As I examined at knitted scarf I’ve been making this week, I tucked in a couple of stray pieces of yarn. I had run out of yarn in one skein and had begun to work from a new one at one place. I could see where I attached the new yarn and wove in the loose end–sort of. A small piece of yarn had still poked up and stood out. I found another error where I had added one stitch more than I should to a section.
Everyone is praying for 2021 to be a healthier, less divisive and more peaceful year. May it be so and may we greet others with an attitude of love and understanding.
On the surface the piece looks acceptable, but I know where the yarn was fraying a little bit and where I tore a row out to redo it.
I am much like a piece of my knitting–acceptable on the surface, but only God and I know where I was broken and knit back together through my life and what each “I’m sorry” cost me to face up to my mistakes and own them. I ask God to point out my mistakes also as we all can be blind to our faults and omissions.

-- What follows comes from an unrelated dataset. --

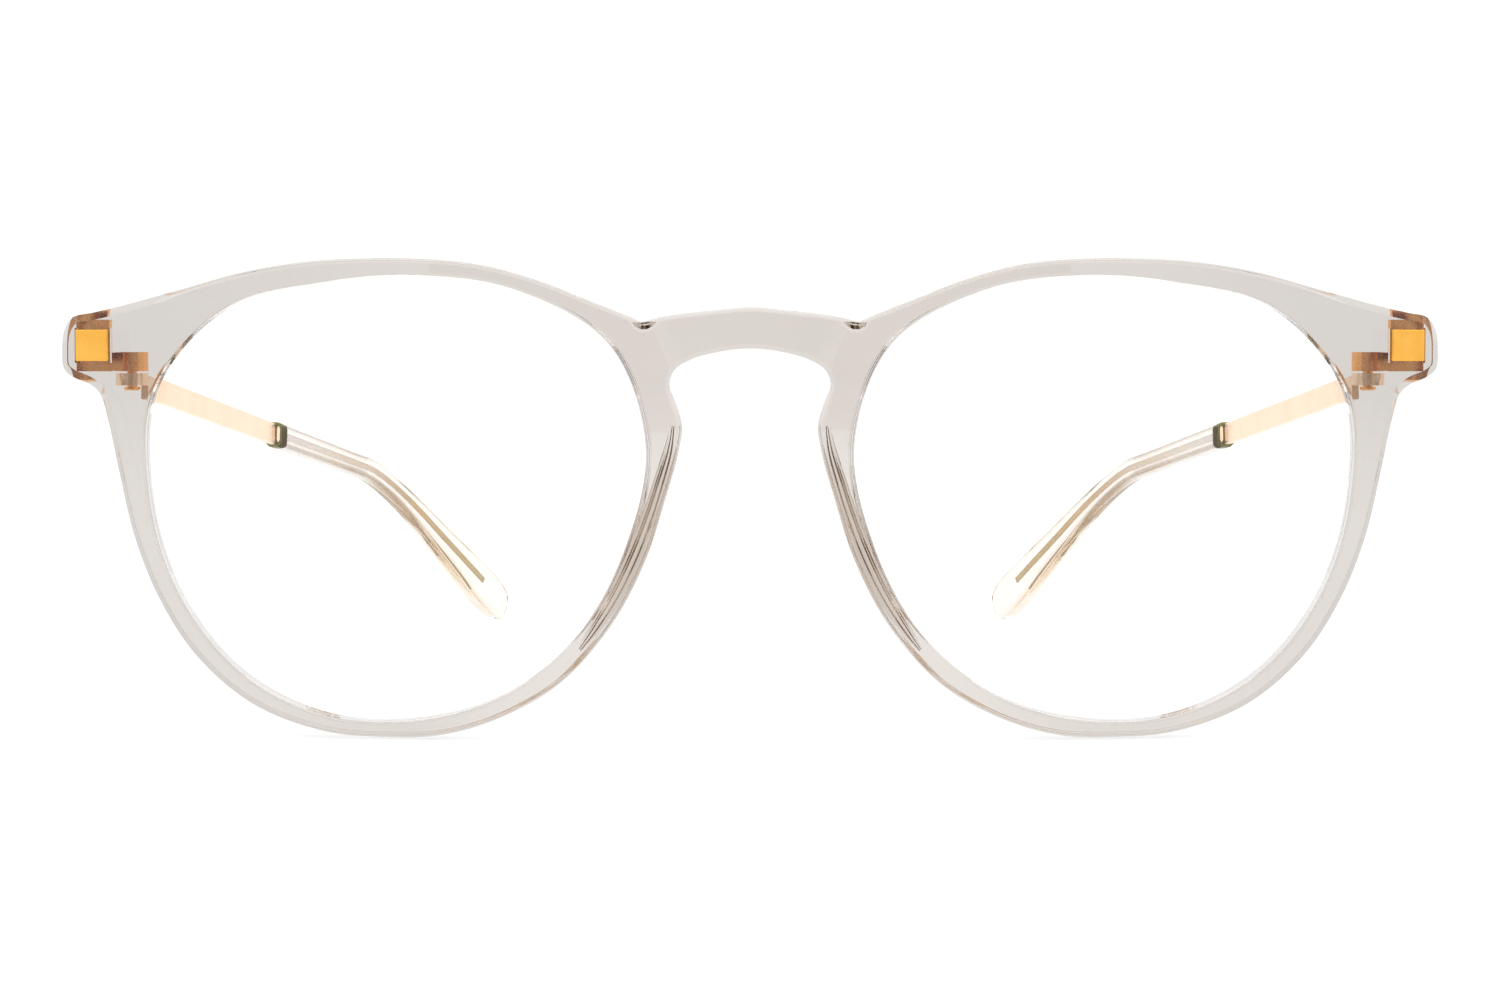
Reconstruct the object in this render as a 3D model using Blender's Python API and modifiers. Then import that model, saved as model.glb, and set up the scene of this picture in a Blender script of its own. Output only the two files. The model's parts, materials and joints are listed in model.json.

Each event in our lives adds to the fabric of the outward appearance we present. What would people see if they saw the underside where the mistakes and the patches of hurt placed over them have left scars? They would see the smooth sections interspersed with the uglier knotted and tied-together repairs.
As we go forward from this unbelievable year; we grieve with the people who have lost jobs as well as loved ones and we’ve disagreed with others whose political and even medical views differ from ours. But it is important to remember that each person we meet has a few knots and patches, some repaired and some still dangling. Love and understanding go a long way toward revealing the outward person as the true self and not a disguise of what lies beneath.

Friendship is born at that moment when one person says to another, “What! You too? I thought I was the only one.”